Le premier vin sur les starting-blocks était la cuvée Eulalie du Château Cénac sur le millésime 2008. Un vin qui a déjà 10 ans, dont les tannins se sont polis avec une pointe d’acidité que Thierry Verrat a voulu contrer avec le gras d’un culatello di zibello accompagné d’un beurre de Surgères. Ce fut une mise en bouche sur l’équilibre des forces avant d’intégrer le terroir maritime charentais cher au chef de la Ribaudière. Au menu, un magnifique tartare de bar à la truffe de Jarnac, voile de jaune d’œuf et pimenton fumé, un plat très lié que le vin choisi en amont va venir délier, distraire, sublimer. C’est un vin du causse, la cuvée Sanguis Christi 2015 du domaine des Roques de Cana. Une heureuse rencontre où le jeu s’est davantage opéré sur les textures que sur les saveurs.
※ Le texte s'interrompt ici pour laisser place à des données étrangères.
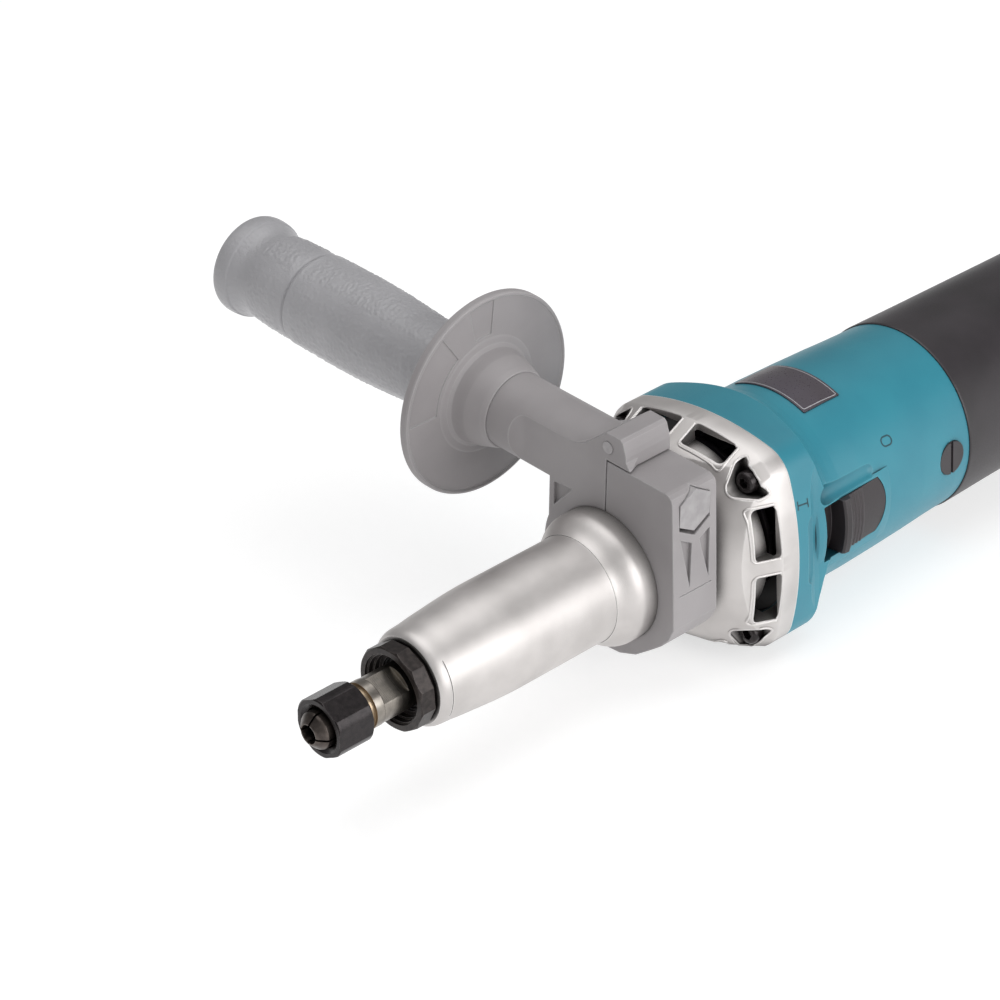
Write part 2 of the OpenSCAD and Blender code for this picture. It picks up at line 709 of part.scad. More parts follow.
module speed_dial() color("#1f1d1f") translate([dial_x, 0, dial_z]) rotate([-90, 0, 0]) {
  difference() {
    translate([0, 0, -3]) cylinder(h = 6, r = dial_r);
    for (i = [0 : 23]) rotate([0, 0, 15 * i]) translate([dial_r + 0.35, 0, -4])
      cylinder(h = 8, r = 0.9);
  }
  translate([0, 0, -5.4]) cylinder(h = 10.8, r = 2);
}

module cord_inlet() color("#1b1a1b") difference() {
  union() {
    cyl_x(cover_end - 6.4, cover_end - 3.6, 12);
    cyl_x(cover_end - 4, cover_end + 1, 8.2);
    revolve([[cover_end + 0.1, 0], [cover_end + 0.1, 10], [cover_end + 1, 10.2],
      [cover_end + 5, 9.2], [cover_end + 6, 8.4], [cover_end + 6, 0]]);
  }
  cyl_x(cover_end - 8, cover_end + 8, 4.2);
}

// slide switch

// button: a thumb ridge in front, fine ribs behind it, then a gentle slope to the rear
button_line = concat([[button_x, inner_r - 0.8], [button_x, body_r + 2.4],
  [button_x + 0.7, body_r + 3.1], [button_x + 2.6, body_r + 3.3], [button_x + 3.4, body_r + 2.9],
  [button_x + 4.2, body_r + 1.7]],
  [for (i = [0 : 3], p = [[4.6, 1.3], [5, 1.6], [5.6, 1.6], [6, 1.3]])
    [button_x + p[0] + 1.8 * i, body_r + p[1] - 0.1 * i]],
  [[window_end, body_r + 0.1], [window_end, inner_r - 0.8]]);

module switch_slider() color("#2c2629") {
  // curved plate under the housing's wall
  revolve_part([[window_x - 2.2, inner_r - 1.5], [window_x - 2.2, inner_r - 0.15],
    [window_end + switch_travel + 2.2, inner_r - 0.15],
    [window_end + switch_travel + 2.2, inner_r - 1.5]], 163, 210);
  intersection() {
    revolve(button_line);
    window_shape(button_x - past, 0.2);
  }
}

module switch_rod() color("#8f9296")
  translate([0, rod_y, rod_z]) cyl_x(229, 314, rod_r);

// clamp of the side handle

lug = [[base_a, 44], [-7.6, 44], [-7.2, 48.2], [-6.7, 50.2], [-5.6, 53.2], [-4.5, 54.2],
  [2, 54.2], [11.5, 46.1], [11.5, 40], [base_a, 40]];

module arm() {
  intersection() {
    translate([handle_x, 0, handle_b]) rotate([-90, 0, 0]) cylinder(h = arm_end, r = arm_r);
    difference() {
      box(120, 160, base_a, arm_end, 0, 60);
      box(119, clamp_front, 0, 39, -1, 61);
      box(clamp_rear, 161, 0, 39, -1, 61);
      translate([clamp_front - 6, 39, -1]) cylinder(h = 62, r = 6);
      translate([clamp_rear + 6, 39, -1]) cylinder(h = 62, r = 6);
    }
  }
}

module clamp_base() color("#8f8b8c") handle_frame() difference() {
  union() {
    intersection() {
      cyl_x(clamp_front, clamp_rear, 29.3);
      box(120, 160, base_a, 40, -40, 20);
    }
    plate(clamp_front, clamp_rear) polygon([[base_a, 0], [27.5, 0], [27.5, 43.4], [16, 43.8],
      [11.5, 46.1], [base_a, 46.1]]);
    plate(clamp_front, clamp_rear) polygon(lug);
    // small sloped gusset beside the lug
    intersection() {
      plate(clamp_front, 138) polygon([[-6.5, 47.8], [-9.2, 44], [-6.5, 44]]);
      translate([0, 0, 43]) linear_extrude(6)
        polygon([[clamp_front, -9.5], [137, -6.5], [clamp_front, -6.5]]);
    }
    arm();
  }
  cyl_x(120, 160, clamp_seat_r + run);
  // three-cornered recess in the front face
  plate(clamp_front - past, clamp_front + 1.2)
    polygon([[25.4, 24.3], [16.9, 25.2], [25.2, 15.3]]);
  // bolt hole, pin hole and the pocket of the jaw's knuckle
  translate([handle_x, -10, handle_b]) rotate([-90, 0, 0]) cylinder(h = 80, r = bolt_r + run);
  translate([0, pin_a, pin_b]) cyl_x(120, 160, pin_r);
  box(132.9, 147.1, pin_a - 4.8, pin_a + 4.7, 40, pin_b + 3.75);
}

module hinge_pin() color("#a5a1a2") handle_frame()
  translate([0, pin_a, pin_b]) cyl_x(clamp_front - 0.3, clamp_rear, pin_r);

jaw_line = [[jaw_a, 20], [jaw_a, 43.3], [-25.2, 43.3], [-26.6, 42.9], [-27.9, 41.9], [-28.5, 40.4],
  [-28.7, 38], [-30.3, 13.7], [-31.6, -7.5], [-29.5, -12.5], [-26.2, -16.5], [-20.9, -20.9],
  [-15, -25.6], [-7.6, -28.6], [jaw_a, -29.5]];

module jaw_hex(x0, x1, r, drop) {
  translate([handle_x, 0, handle_b - drop]) rotate([90, 0, 0]) rotate([0, 0, 30])
    translate([0, 0, x0]) cylinder(h = x1 - x0, r = r, $fn = 6);
}

module clamp_jaw() color("#8c8889") handle_frame() difference() {
  union() {
    plate(clamp_front, clamp_rear) polygon(jaw_line);
    translate([0, pin_a, pin_b]) cyl_x(133.2, 146.8, 3.5);
    box(133.2, 146.8, pin_a - 3.4, jaw_a, 42, pin_b);
  }
  cyl_x(120, 160, clamp_seat_r + run);
  translate([0, pin_a, pin_b]) cyl_x(120, 160, pin_r + run);
  // pocket of the nut, with room below for the jaw's swing
  for (d = [0, 0.7, 1.4]) jaw_hex(20.6, 40, hex_flats / 2 / cos(30) + 0.2, d);
  // bolt hole with the same room
  for (d = [0, 0.7, 1.3]) translate([handle_x, -40, handle_b - d]) rotate([-90, 0, 0])
    cylinder(h = 50, r = bolt_r + 0.2);
  // recesses and edge lines of the side face
  side_cut([[133.1, 25.7], [138.4, 22.5], [137.3, 5.9]], 1.6);
  side_cut([[146.9, 25.1], [141.9, 22.7], [146.2, 6.4]], 1.6);
  side_cut([[132.6, 4.5], [147.5, 4.3], [147.5, 3.9], [132.6, 4.1]], 0.5);
}

// shallow cut from the jaw's side face, outline in X and b
module side_cut(pts, deep) {
  intersection() {
    translate([0, -20, 0]) rotate([90, 0, 0]) linear_extrude(20) polygon(pts);
    rotate([-3.8, 0, 0]) box(120, 160, -50, -31.15 + deep, -60, 60);
  }
}

module clamp_nut() color("#adaaab") handle_frame() difference() {
  jaw_hex(21, 29.2, hex_flats / 2 / cos(30), 0);
  translate([handle_x, -26.5, handle_b]) rotate([-90, 0, 0]) cylinder(h = 8, r = bolt_r + run);
}

module handle_bolt() color("#9b9ea1") {
  along_handle() translate([0, 0, -26.2]) cylinder(h = 104, r = bolt_r);
  along_handle() translate([0, 0, 74]) cylinder(h = 5, r = 7.5, $fn = 6);
}

module hand_guard() color("#8b8b8b") difference() {
  turned_a([[hub_x, bolt_r], [hub_x, 14.1], [57, 15], [59, 15.6], [62.8, 16.8], [66, 17.4],
    [67.6, 17.9], [68.5, 19], [guard_a - 0.2, 21.2], [guard_a, 21.6], [guard_a, guard_r - 1.6],
    [guard_a - 0.5, guard_r - 1.1], [guard_a - 0.3, guard_r - 0.3], [guard_a + 0.3, guard_r],
    [guard_a + guard_t - 0.6, guard_r], [guard_a + guard_t, guard_r - 0.6],
    [guard_a + guard_t, bolt_r]]);
  // two shallow sectors in the clamp side of the disc
  along_handle() translate([0, 0, guard_a - 1]) {
    guard_sector(-179, -125);
    guard_sector(-103, -85);
  }
}

module guard_sector(from, to) {
  rotate([0, 0, from]) rotate_extrude(angle = to - from)
    translate([23, 0]) square([guard_r - 1.8 - 23, 1.4]);
}

module grip_sleeve() color("#8f8f8f") difference() {
  turned_a([[guard_a + guard_t, 0], [guard_a + guard_t, 15], [84, 15.3], [93, 15.6],
    [101.5, 16], [108, 16.45], [114.5, 16.9], [121, 17.2], [127, 17.35], [136, 17.5],
    [146, 17.4], [153, 17.3], [155, 17.15], [156, 16.6], [157, 17], [162, 17.05], [169, 16.9],
    [175.5, 16.55], [178.5, 16.3], [181, 16.5], [grip_end - 9.2, pommel_r - 1.3],
    [grip_end - 7, pommel_r - 0.4], [grip_end - 4.4, pommel_r], [grip_end - 1.8, pommel_r - 0.2],
    [grip_end - 0.4, pommel_r - 1], [grip_end, pommel_r - 2.4], [grip_end, 12.5],
    [grip_end - 1.2, 11.5], [grip_end - 1.2, 0]]);
  along_handle() translate([0, 0, 60]) cylinder(h = 17.8, r = bolt_r);
  along_handle() translate([0, 0, 74]) cylinder(h = 5, r = 7.5, $fn = 6);
}

collet();
collet_nut();
spindle();
front_bearing_outer();
front_bearing_inner();
rear_bearing_outer();
rear_bearing_inner();
planet_carrier();
planet_pins();
carrier_cover();
planet_gear_1();
planet_gear_2();
planet_gear_3();
ring_gear();
bearing_retainer();
dust_seal();
gear_housing();
gear_plate();
housing_screws();
motor_housing();
fan_baffle();
armature_shaft();
sun_pinion();
armature_core();
armature_winding();
commutator();
cooling_fan();
motor_bearing_front_outer();
motor_bearing_front_inner();
motor_bearing_rear_outer();
motor_bearing_rear_inner();
stator_core();
field_coils();
brush_holders();
carbon_brushes();
brush_springs();
brush_caps();
label_plate();
rear_cover();
rear_cover_screws();
switch_unit();
speed_controller();
cord_inlet();
speed_dial();
switch_slider();
switch_rod();
clamp_base();
hinge_pin();
clamp_jaw();
clamp_nut();
handle_bolt();
hand_guard();
grip_sleeve();
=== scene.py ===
# %% [markdown]
# # A straight grinder with a side handle
# The tool is a long cast neck, a square flange with air windows, a moulded motor housing and a
# clamp-on handle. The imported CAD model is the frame: every piece below is placed in it, in metres.
# X runs from the collet to the cord inlet, Y points to the handle, Z is up.

# %% Load the frame
import json
import math

import bmesh
import bpy
from mathutils import Matrix, Vector


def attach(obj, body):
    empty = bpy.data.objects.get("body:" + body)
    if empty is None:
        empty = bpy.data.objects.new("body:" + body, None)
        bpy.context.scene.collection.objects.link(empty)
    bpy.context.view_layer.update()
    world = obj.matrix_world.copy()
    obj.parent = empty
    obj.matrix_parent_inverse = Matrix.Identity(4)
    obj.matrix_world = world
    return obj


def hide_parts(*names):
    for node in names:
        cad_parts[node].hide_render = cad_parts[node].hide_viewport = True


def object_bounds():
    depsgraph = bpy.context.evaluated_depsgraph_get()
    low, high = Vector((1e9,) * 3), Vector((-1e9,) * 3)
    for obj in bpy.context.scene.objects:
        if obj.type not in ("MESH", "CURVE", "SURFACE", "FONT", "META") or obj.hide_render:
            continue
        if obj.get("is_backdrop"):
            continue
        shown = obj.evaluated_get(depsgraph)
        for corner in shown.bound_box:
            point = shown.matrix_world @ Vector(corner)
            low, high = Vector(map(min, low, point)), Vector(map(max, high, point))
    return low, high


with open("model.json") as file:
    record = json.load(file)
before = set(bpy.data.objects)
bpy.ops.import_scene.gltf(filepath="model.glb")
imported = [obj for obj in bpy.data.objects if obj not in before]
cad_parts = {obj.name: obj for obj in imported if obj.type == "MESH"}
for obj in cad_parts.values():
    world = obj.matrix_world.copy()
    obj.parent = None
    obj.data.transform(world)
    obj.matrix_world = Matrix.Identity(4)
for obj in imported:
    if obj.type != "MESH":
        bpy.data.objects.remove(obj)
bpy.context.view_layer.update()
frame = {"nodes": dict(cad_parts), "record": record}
nodes = frame["nodes"]
MM = 0.001

# %% [markdown]
# ## The camera of the photograph
# The place and the three directions were solved from the traced neck, flange and handle, so that the
# model lands on its picture. A long lens of 130 mm keeps the lines of the tool almost parallel.

# %% Place the camera
CAMERA_PLACE = Vector((-587.467, -745.634, 607.438)) * MM
CAMERA_RIGHT = Vector((0.72165534, -0.69017705, -0.05356501))
CAMERA_UP = Vector((0.37120566, 0.32049954, 0.87148517))
CAMERA_BACK = Vector((-0.5843115, -0.64879556, 0.48748783))
LENS_MM = 129.56
scene = bpy.context.scene
camera_data = bpy.data.cameras.new("camera")
camera_data.lens = LENS_MM
camera_data.sensor_width = 36
camera_data.clip_start = 0.05
camera = bpy.data.objects.new("camera", camera_data)
scene.collection.objects.link(camera)
turn = Matrix((CAMERA_RIGHT, CAMERA_UP, CAMERA_BACK)).transposed().to_4x4()
camera.matrix_world = Matrix.Translation(CAMERA_PLACE) @ turn
scene.camera = camera
print("camera at", [round(v, 3) for v in camera.matrix_world.translation])

# %% [markdown]
# ## Colours and one helper for nodes
# Colours are written as screen hex values and turned to the linear values that the renderer works
# with. One function adds any node, with its settings, values and links. A node that is given as a
# value stands for its first output.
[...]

Le troisième vin est celui d’Arnaud Bladinières, Une étoile est née 2014 du Mas des étoiles, un jus puissant de malbec, épicé, réglissé que Thierry Verrat est venu confronter à des bouchons de langoustines caramélisées et à sa dentelle de corail ; il n’y a que les montagnes qui ne se rencontrent pas.
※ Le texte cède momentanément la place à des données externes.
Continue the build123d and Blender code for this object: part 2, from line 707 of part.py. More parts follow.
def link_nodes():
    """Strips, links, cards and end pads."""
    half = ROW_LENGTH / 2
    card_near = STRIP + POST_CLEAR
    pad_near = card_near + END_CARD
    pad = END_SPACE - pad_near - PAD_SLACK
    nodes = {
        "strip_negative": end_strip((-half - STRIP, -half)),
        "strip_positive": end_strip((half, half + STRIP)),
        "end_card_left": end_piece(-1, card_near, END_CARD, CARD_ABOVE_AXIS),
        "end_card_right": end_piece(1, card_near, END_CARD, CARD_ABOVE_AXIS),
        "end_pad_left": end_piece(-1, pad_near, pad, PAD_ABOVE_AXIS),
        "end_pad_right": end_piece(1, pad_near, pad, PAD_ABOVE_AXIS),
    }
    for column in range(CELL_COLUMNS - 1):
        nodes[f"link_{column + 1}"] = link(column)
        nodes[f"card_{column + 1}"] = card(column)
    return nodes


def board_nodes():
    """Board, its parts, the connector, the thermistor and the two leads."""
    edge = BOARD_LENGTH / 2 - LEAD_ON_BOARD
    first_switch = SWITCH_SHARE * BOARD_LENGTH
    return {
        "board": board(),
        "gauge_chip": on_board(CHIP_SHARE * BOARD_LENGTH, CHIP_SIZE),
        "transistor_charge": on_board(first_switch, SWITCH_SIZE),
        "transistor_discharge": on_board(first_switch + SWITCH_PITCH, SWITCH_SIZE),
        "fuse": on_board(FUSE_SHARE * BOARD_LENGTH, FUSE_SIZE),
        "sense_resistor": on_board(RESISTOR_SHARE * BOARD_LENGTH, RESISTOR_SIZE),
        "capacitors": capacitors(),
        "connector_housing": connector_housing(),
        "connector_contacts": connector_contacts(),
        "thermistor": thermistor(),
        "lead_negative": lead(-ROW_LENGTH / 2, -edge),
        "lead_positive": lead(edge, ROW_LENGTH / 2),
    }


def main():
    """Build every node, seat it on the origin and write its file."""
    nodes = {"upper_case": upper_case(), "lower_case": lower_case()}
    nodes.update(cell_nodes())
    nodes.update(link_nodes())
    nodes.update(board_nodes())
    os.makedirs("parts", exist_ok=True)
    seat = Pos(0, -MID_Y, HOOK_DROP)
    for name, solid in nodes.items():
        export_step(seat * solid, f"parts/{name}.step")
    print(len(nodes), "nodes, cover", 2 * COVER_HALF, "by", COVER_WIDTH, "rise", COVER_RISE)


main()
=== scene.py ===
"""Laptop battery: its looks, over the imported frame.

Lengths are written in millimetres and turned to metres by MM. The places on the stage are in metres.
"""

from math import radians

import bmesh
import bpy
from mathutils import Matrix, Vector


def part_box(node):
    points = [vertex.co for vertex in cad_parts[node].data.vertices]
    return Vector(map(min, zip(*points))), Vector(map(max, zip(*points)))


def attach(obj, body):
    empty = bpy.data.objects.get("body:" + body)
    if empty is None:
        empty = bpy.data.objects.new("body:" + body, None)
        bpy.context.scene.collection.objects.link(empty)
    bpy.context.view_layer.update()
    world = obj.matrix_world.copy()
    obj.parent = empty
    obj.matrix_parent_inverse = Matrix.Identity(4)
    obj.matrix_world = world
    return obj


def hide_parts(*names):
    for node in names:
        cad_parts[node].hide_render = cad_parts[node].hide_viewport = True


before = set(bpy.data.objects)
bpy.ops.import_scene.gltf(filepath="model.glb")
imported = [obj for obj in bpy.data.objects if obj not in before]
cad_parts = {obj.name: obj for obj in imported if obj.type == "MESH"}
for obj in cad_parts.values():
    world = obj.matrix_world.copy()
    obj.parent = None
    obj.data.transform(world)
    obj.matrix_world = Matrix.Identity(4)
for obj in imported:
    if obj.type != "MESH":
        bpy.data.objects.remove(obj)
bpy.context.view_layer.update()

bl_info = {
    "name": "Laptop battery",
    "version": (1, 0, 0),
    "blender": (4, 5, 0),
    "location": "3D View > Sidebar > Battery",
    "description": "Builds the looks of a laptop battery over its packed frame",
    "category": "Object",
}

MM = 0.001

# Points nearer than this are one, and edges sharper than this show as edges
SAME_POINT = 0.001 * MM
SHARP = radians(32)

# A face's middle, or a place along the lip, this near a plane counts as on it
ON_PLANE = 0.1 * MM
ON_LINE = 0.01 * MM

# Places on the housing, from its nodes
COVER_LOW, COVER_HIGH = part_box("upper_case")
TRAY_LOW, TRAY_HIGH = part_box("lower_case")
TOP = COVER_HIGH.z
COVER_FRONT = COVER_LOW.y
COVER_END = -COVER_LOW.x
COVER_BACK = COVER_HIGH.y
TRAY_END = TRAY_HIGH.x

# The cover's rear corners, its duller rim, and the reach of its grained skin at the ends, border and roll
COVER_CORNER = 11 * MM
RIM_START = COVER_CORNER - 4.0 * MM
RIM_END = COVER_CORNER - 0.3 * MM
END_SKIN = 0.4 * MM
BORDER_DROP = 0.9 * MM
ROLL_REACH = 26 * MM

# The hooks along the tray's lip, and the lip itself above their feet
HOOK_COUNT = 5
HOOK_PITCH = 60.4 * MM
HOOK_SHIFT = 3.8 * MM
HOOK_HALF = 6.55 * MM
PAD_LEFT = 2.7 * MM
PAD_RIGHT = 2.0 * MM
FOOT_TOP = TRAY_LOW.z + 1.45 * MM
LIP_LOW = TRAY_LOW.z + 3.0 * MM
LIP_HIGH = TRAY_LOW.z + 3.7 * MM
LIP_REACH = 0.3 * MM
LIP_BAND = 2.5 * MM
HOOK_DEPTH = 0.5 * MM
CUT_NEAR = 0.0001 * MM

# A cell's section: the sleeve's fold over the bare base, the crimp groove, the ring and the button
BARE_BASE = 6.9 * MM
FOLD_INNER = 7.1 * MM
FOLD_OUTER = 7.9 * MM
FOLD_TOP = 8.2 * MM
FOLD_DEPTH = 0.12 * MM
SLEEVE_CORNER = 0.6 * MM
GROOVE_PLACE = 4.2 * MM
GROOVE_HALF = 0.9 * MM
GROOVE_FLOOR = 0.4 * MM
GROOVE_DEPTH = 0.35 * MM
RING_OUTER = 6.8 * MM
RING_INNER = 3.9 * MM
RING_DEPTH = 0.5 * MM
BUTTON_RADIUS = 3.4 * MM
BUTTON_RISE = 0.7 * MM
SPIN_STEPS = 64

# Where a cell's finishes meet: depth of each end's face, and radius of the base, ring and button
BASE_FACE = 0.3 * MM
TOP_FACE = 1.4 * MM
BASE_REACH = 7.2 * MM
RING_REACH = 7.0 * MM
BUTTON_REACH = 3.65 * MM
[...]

Passé cette expérience, la perle Noire 2014 du Château Tour de Miraval est entrée en piste, un vin tendu et élégant que le filet de turbot vient caresser avec son jus de volaille, son lard et son biscuit de tête rôti à la graisse de canard. Du grand art signé Verrat ! « Il faut oser, s’amuser, provoquer, c’est dans ce genre d’atelier que l’on peut s’exprimer, le vin inspire », confie-t-il. La création pour le dessert est du même acabit pour venir tempérer la fougue animale de la cuvée La Camps 2015 du Château Lamagdelaine noire. Thierry Verrat lui soumet une glace à la barrique à partir d’un lait qui a infusé dans des douelles : du haut vol. Désormais, au restaurant, prenons d’abord la carte des vins avant de choisir son menu, c’est l’enseignement original de ces alliances. Accords vins et mets plutôt qu’accords mets et vins…

« Cahors is Back »

« Au-delà de l’expérience, il s’agit d’installer davantage les vins de Cahors dans le culinaire », explique Jérémy Arnaud, de Terroir Manager et de fait associé à cette opération. En quelques années, les vins de Cahors ont opéré une véritable mutation avec une compréhension des terroirs moins empirique et un travail de précision à la vigne comme au chai. Répétons-le, Cahors is back. Ce n’est pas Florian Balzeau, meilleur sommelier de l’année 2018 selon Gault & Millau, qui officie au Gindreau qui dira le contraire : « Lorsque j’ai pris mes fonctions dans ce restaurant en 2015, j’avais une image des vins de Cahors un petit peu dépassée, voire même complétement obsolète. Ma dernière visite dans le vignoble de Cahors datait de 2006. J’en étais resté à un profil de vin très dur, un peu charnu, avec des élevages un petit peu marqué. Cette image a explosé en quelques semaines ! En effet, dès mon arrivée j’ai beaucoup dégusté dans le vignoble et me suis vite aperçu du changement des profils de vins, lesquels sont plus sur la fraîcheur, l’éclat, la nuance, avec moins de boisé, moins d’austérité aussi, tout en gardant la typicité du cépage malbec mais dans un autre registre. Du coup, je me suis dit qu’il y avait d’autres possibilités d’accords mets et vins de Cahors ». Dont acte.